Troubleshooting: Disks Filling Up

Last Updated: 2022-03-31

Condition or Error

Disks used by Humio fill up with data

Humio runs out of disk space

Disk space usage increases and space is not recovered

Log shippers may see HTTP 404 errors if nodes have failed

Humio may reject ingestion with HTTP 502 errors

Causes

  • Data within Humio is stored within segments. Data is stored in the configured primary storage location in two situations:

    1. When the segments are created

    2. When they are downloaded from buckets due to a query.

    In some cases, Humio's local disks fill up before segments can be deleted fast enough, or the configuration has been set incorrectly.

    To confirm the disk usage situation:

    1. You can check the Primary Disk Usage graph within the Humio Insights package.

      Graph of Disks Filling Up

      Figure 272. Graph of Disks Filling Up


    2. Use df to check the disk space:

      Filesystem 1K-blocks Used Available Use% Mounted on
       udev 1967912 0 1967912 0% /dev
       tmpfs 399508 1640 397868 1% /run
       /dev/sda5 19992176 9021684 9931900 48% /
       tmpfs 1997540 0 1997540 0% /dev/shm
       tmpfs 5120 4 5116 1% /run/lock
       tmpfs 1997540 0 1997540 0% /sys/fs/cgroup
       /dev/sda1 523248 4 523244 1% /boot/efi
       /dev/sdb1 20510332 557992 18903816 3% /kafka
       /dev/sdc1 19992176 13588164 5365420 72% /humio

      In this case Humio data is mounted in /humio and we can see it's 72% in use - disk space usage above 85% probably indicates that the disk space is being exhausted.
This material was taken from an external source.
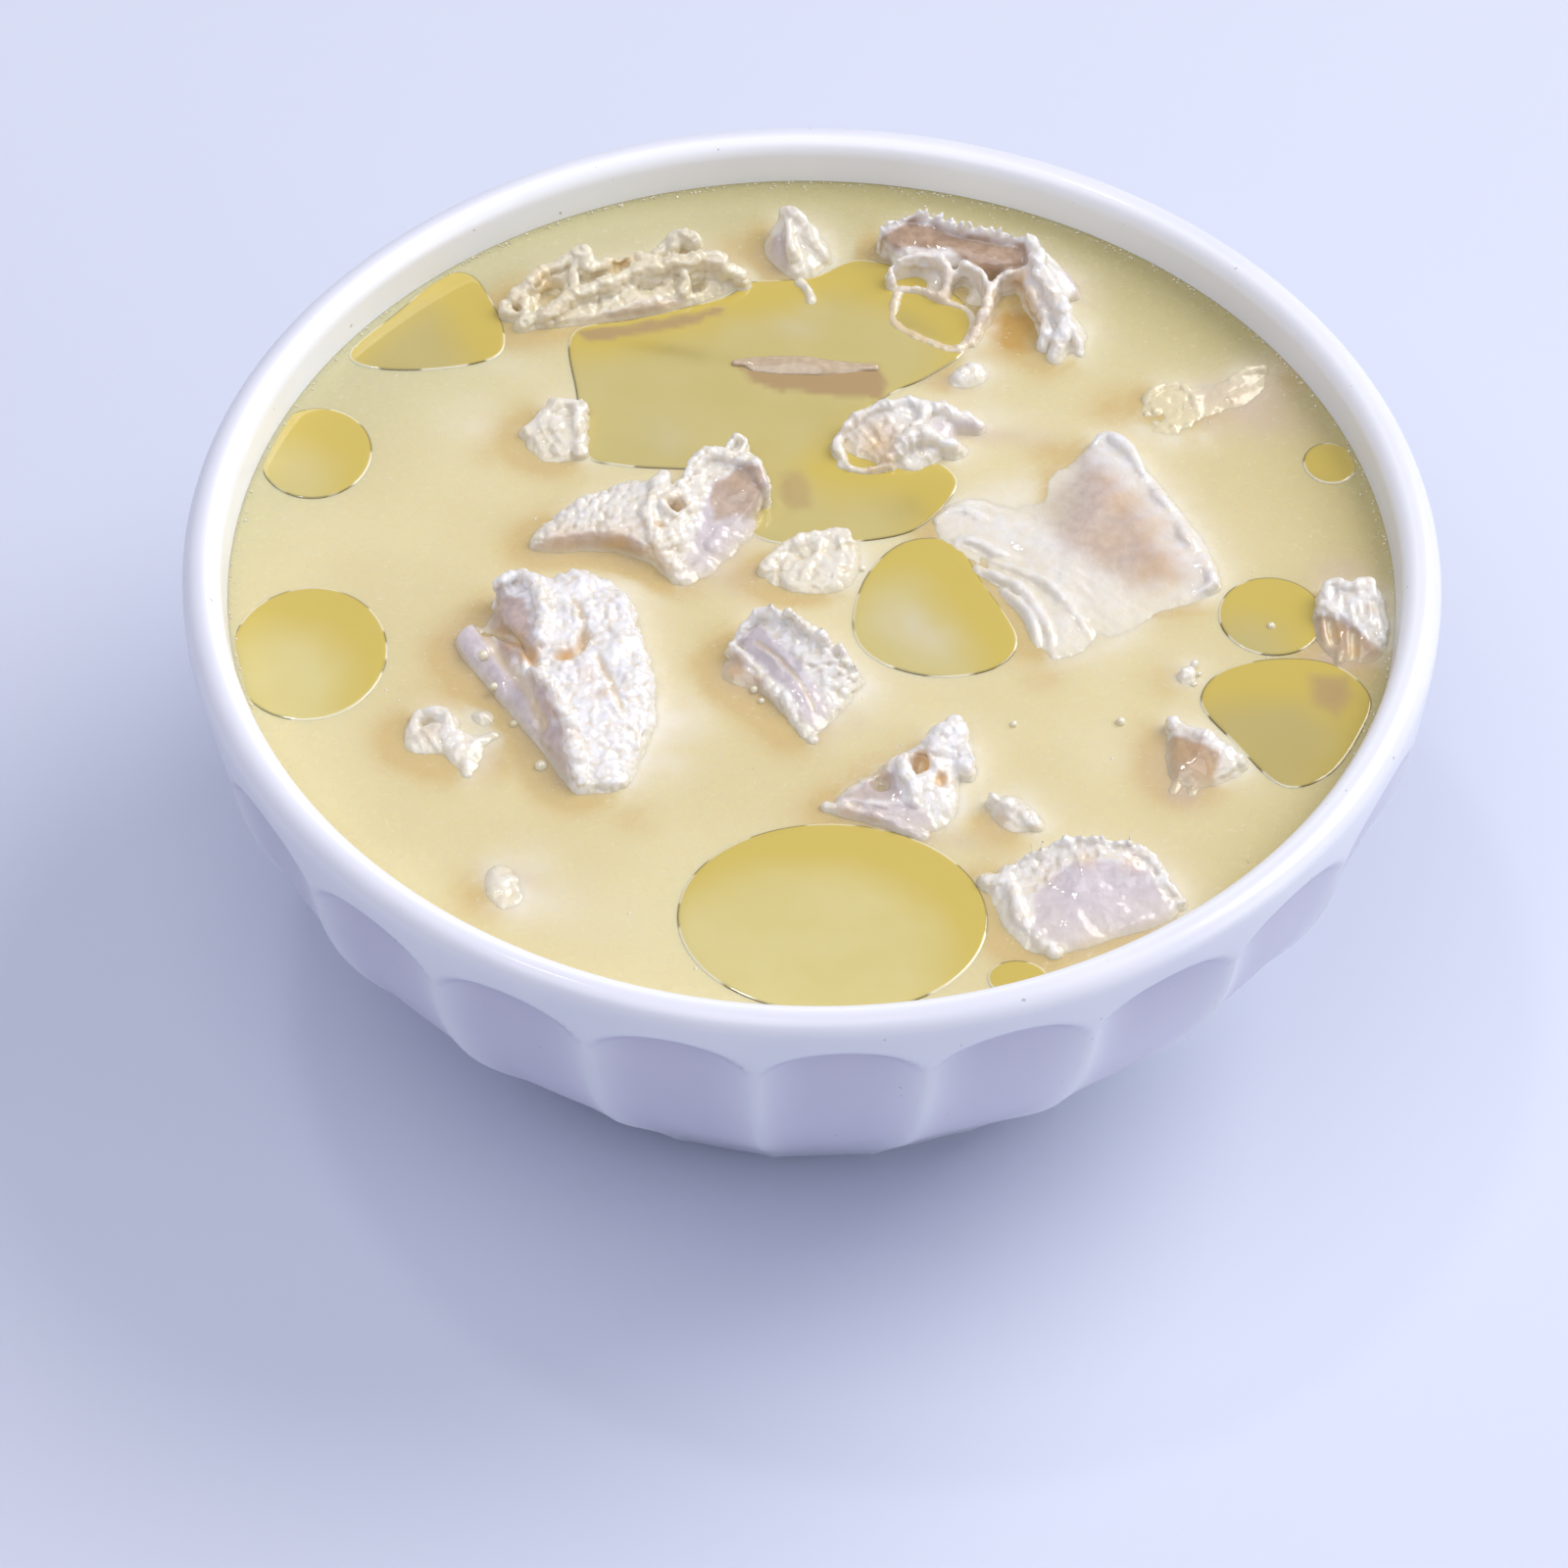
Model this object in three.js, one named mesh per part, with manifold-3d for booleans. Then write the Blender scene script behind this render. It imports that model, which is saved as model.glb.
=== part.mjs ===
// A bowl of tripe soup: a white porcelain bowl with arched flutes, a creamy soup up to just
// under its rim, pieces of tripe that stand out of the soup, and pools of clear yellow oil on it.
// Millimetres, +Z up. The origin is on the axis of the bowl, where its foot stands.
// The front is -Y, and a bearing is measured from the front towards +X.
import * as THREE from "three";
import { mergeVertices } from "three/addons/utils/BufferGeometryUtils.js";
import Module from "manifold-3d";

const wasm = await Module();
wasm.setup();

// ---- Driving dimensions ----
const HEIGHT = 62; // foot to crest of the rim
const RIM_RADIUS = 75; // widest point of the lip
const LIP_THICKNESS = 4.7;
const WALL = 5;
const FOOT_RADIUS = 44.4;
const FOOT_WIDTH = 5.9;
const FOOT_HEIGHT = 1;
const FOOT_RECESS = 2.4;
const BODY_FOOT_RADIUS = 46.5; // where the body meets the foot
const BODY_FOOT_HEIGHT = 1.8;
const BODY_SPREAD_RADIUS = 61.5; // the two inner handles of the body's curved profile
const BODY_SPREAD_HEIGHT = 25.1;
const BODY_UPRIGHT_HEIGHT = 33.6;
const BODY_TOP_BELOW_CREST = 2.9;
const FLOOR_INSIDE = 8; // inner floor above the table
const SOUP_BELOW_CREST = 6.14;
const GAP = 0.35; // between touching pieces

// The flutes: arched hollows side by side round the body, with narrow ridges between them.
const FLUTES = 24;
const FLUTE_DEPTH = 1.5;
const FLUTE_DEPTH_AT_FOOT = 0.45;
const FLUTE_TOP_BELOW_CREST = 3.9;
const ARCH_HEIGHT = 6;
const ARCH_RUN_IN = 4; // how far below its arch a flute reaches its full depth
const RIDGE_BEARING = THREE.MathUtils.degToRad(10.9);
const STEPS_PER_FLUTE = 3;

// The tripe: slabs with soft edges and an uneven surface.
const OUTLINE_STEP = 3.6; // between points along a slab's outline
const FEWEST_POINTS = 9;
const MOST_POINTS = 20;
const EDGE_ROUNDING = 0.3; // share of the thickness
const FRILL = 0.35; // how far the papillae stand out
const CROWN = 0.4; // rise of a slab's middle
const WELL_DEPTH = 2.6;
const WELL_SIDES = 6;
const WELL_FLARE = 1.25;

// The oil: thin lenses that float in the soup's surface.
const OIL_THICKNESS = 1.3;
const OIL_RISE = 0.15; // oil stands this much above the soup
const OIL_STEP = 3.2;
const ROUND_POOL_POINTS = 12;
const MOST_POOL_POINTS = 60;
const ROOM_ABOVE_OIL = 1;

const LIP_RADIUS = LIP_THICKNESS / 2;
const LIP_CENTRE = { radius: RIM_RADIUS - LIP_RADIUS, height: HEIGHT - LIP_RADIUS };
const SOUP_LEVEL = HEIGHT - SOUP_BELOW_CREST;
const FLUTE_ANGLE = (2 * Math.PI) / FLUTES;
const TINY = 0.01;
const HALVINGS = 30;
const SEGMENTS = FLUTES * STEPS_PER_FLUTE;

// ---- Where everything lies ----
// Each slab of a piece of tripe has the corners of its upper face, [x, y, height above the soup],
// and its thickness. Wells are the open cells of the honeycomb, [x, y, height, radius].
const slab = (thick, ...face) => ({ thick, face });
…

      Further diagnosis of the issue depends on the storage configuration:

Solutions

  • Resolving the issue if Humio nodes are up:

    • Identify heavy repositories and add retention to trim data.

      In the short term, we need to remove data to stop Humio disks from filling up.

      To do this you can run this query in the humio repository to see which are the heavy repositories:

      class = "*c.h.r.RetentionJob*" "Retention-stats for 'dataspace'="
       | timechart(dataspace, function={max(before_compressed)},unit=bytes,span=30min)

      This will show you how much storage is being used for each of your repositories. Try and target the highest repositories and add retention to those where appropriate. To add retention, go to Repository -> Settings -> Data Retention and either add a time limit or a storage size limit less than what is currently set.

    • Kill all queries OR kill the most resource intensive queries for a short period of time to allow disk utilization to come down.

    • Temporarily disable the node(s) with the highest disk utilization for a short period of time to allow disk usage to come down. This is where the chart in the Primary Disk Usage widget comes in handy. It will show values per node.

    • Check your Humio version. Improvements to better manage disk utilization are in Humio Humio Server 1.30.1 Stable (2021-10-01), Humio Server 1.31.0 Preview (2021-09-27) and Humio Server 1.32.0 Stable (2021-10-26), with each subsequent version offering more improvements. v1.31 introduced Improved handling of local disk space relative to LOCAL_STORAGE_MIN_AGE_DAYS. Previously, the local disk could overflow when respecting that config, Humio can now delete the oldest local segments that are present in bucket storage, even when they are within that time range.